The New York Times
A prodigiously talented writer.
Publishers Weekly
- Publisher's Weekly
Rich and wondrous, these nine tales confirm Stern's (A Plague of Dreamers) distinctive place in modern American Jewish fiction, as he continues to stake out his own unique territory where history and myth intersect, where Jewish legends, mysticism and ancient traditions implode into the everyday with dazzling and unforeseen consequences. "Magic realism" seems too facile a term to encompass these beguiling, multilayered stories in which a flying rabbi floats above houses and trolleys; a humble cobbler and his wife, transported to Paradise via extraordinarily "ecstatic intercourse," enlist the aid of Elijah, prophet-turned-honorary angel, to return them to earth; and a voracious, man-hungry succubus steps from a mirror to seduce a terrified yeshiva scholar. Fervent dreamers, crackpot messiahs, bedeviled housewives, rowdy beekeepers, vagrant angels and wise fools fiercely pursue their obscure destinies in ingenious fictions that prismatically filter Jewish history, tragedy, consciousness, hope and despair through a modern existential lens. In the hilarious and outrageous title story, set in a Catskills singles resort, the bride-to-be--moments before she can say "I do"--is possessed by a dybbuk, in this case the spirit of a wisecracking dead male Borscht Belt comedian. The narrator, a blocked writer who could be Stern's alter-ego, uses a kabbalist kissing technique to exorcise the unruly spirit-which then possesses him. This irreverent, classic story plumbs Jewish humor as a source of strength, a survival tool, a vehicle to resist cant and conformity.
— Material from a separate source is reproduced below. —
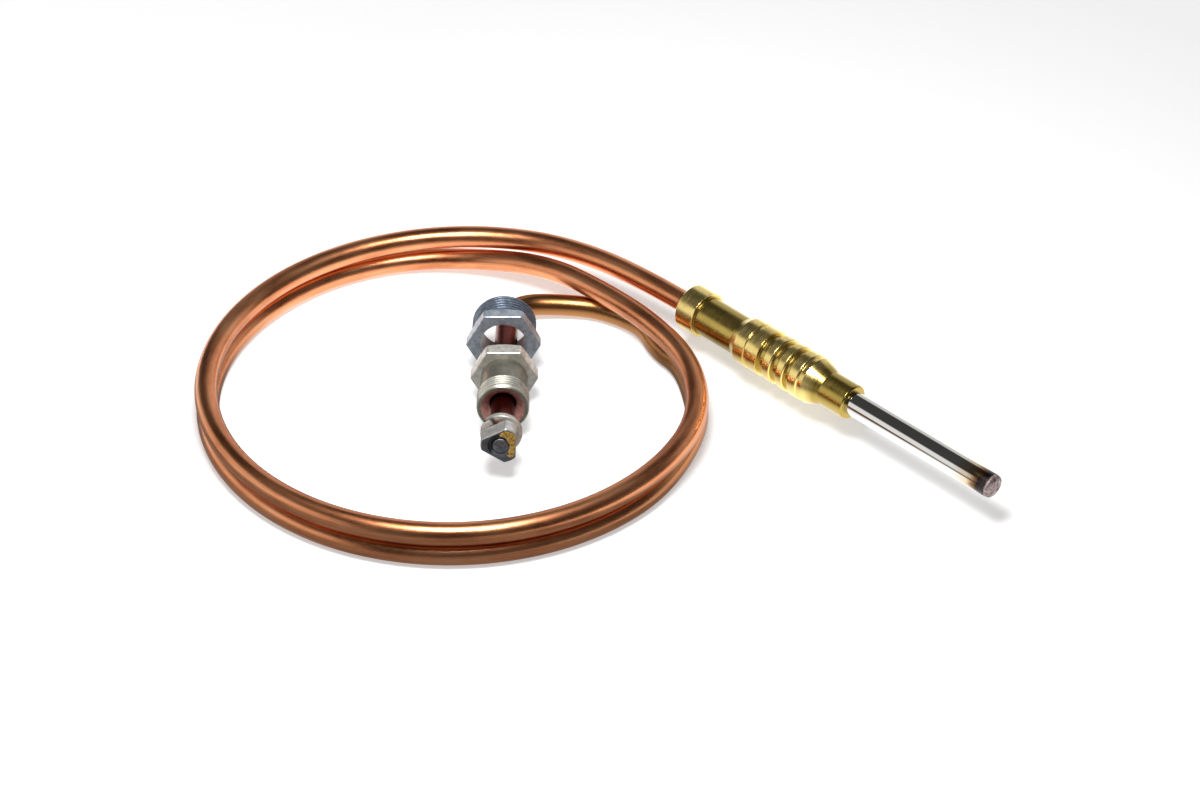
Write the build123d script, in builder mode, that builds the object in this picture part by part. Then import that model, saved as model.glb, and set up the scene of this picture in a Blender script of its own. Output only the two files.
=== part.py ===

Stern's tales utterly transport readers into a fully realized world, whether the setting is the neurotic, Seinfeld-like milieu of a Manhattan writer ("Bruno's Metamorphosis"), or czarist Russia's Jewish ghetto and New York's Lower East Side ("Romance"), or Stern's favorite haunt, a Memphis, Tenn., Jewish community in uneasy coexistence with its gentile neighbors ("Tale of a Kite"). With empathy and bracing wit, Stern's enjoyable stories seismically chart the collision of the Old World and the New, of undying religious traditions and modern secularism, of lust and love, faith and doubt. (June)
Library Journal
In this collection of nine action-packed, richly folkloric stories, Stern (A Plague of Dreamers, LJ 11/1/93) takes his readers on a surrealistic ride steeped in tradition. Jewish mysticism, magic, and otherworldly concerns are featured throughout. In "The Sin of Elijah," Gitl and Feybush Fefer live on the Lower East Side of Manhattan during the early part of the century. Unbeknownst to them, their lovemaking is observed by Elijah the prophet, leading to a trip to heaven, a return to Earth in the present, and other riotous hijinks. In the title story, nondescript writer Saul Bozoff accompanies his mother to a wedding at the Concord Hotel in New York's Catskill Mountains. His shining moment comes when he is able to exorcise a dybbuk from the bride, who becomes possessed at the altar by a long-dead Jewish comic. Apparitions, the fantastical, and uproarious hilarity are featured throughout. Recommended for large fiction collections.--Molly Abramowitz, Silver Spring, MD Copyright 1999 Cahners Business Information.
Kirkus Reviews
A new collection of nine stories by the highly regarded author of, most recently, A Plague of Dreamers (1994). Stern is sort of the poet laureate of Southern Jewish America, a Memphis native who has managed to transplant the sardonic magical realism of Malamud and I.B. Singer to the exotic climes of the Mississippi Delta. His latest volume is set in numerous other places as well, including the shtetls of Eastern Europe and a fading Catskills hotel-resort, but the themes that have run through his previous work dominate: the tension between religious belief and secular identity in American Jewry, sexual longing, and fear of failure in a success-obsessed culture. Stern's tone is wryly ironic throughout, even in a charming children's story, "A String Around the Moon," which serves as a gentle coda to the book. Elsewhere, most notably in the sardonic title piece, in which a none-too-successful writer of Jewish folklore finds himself performing a Borscht Belt exorcism, and "The Sin of Elijah," in which the prophet Elijah engages in some increasingly not-so-innocent voyeurism, the humor turns downright corrosive. Stern's narrators tend to be nebbishes eaten up with self-loathing (even Elijah retails a line of clever self-deprecation): men who look back on wasted lives with a longing for the unfulfilled promises of adolescence. The result, although a bit repetitive in large doses, is poignantly funny when the stories are taken one at a time. A book to sip with great pleasure, but not to imbibe at a single sitting.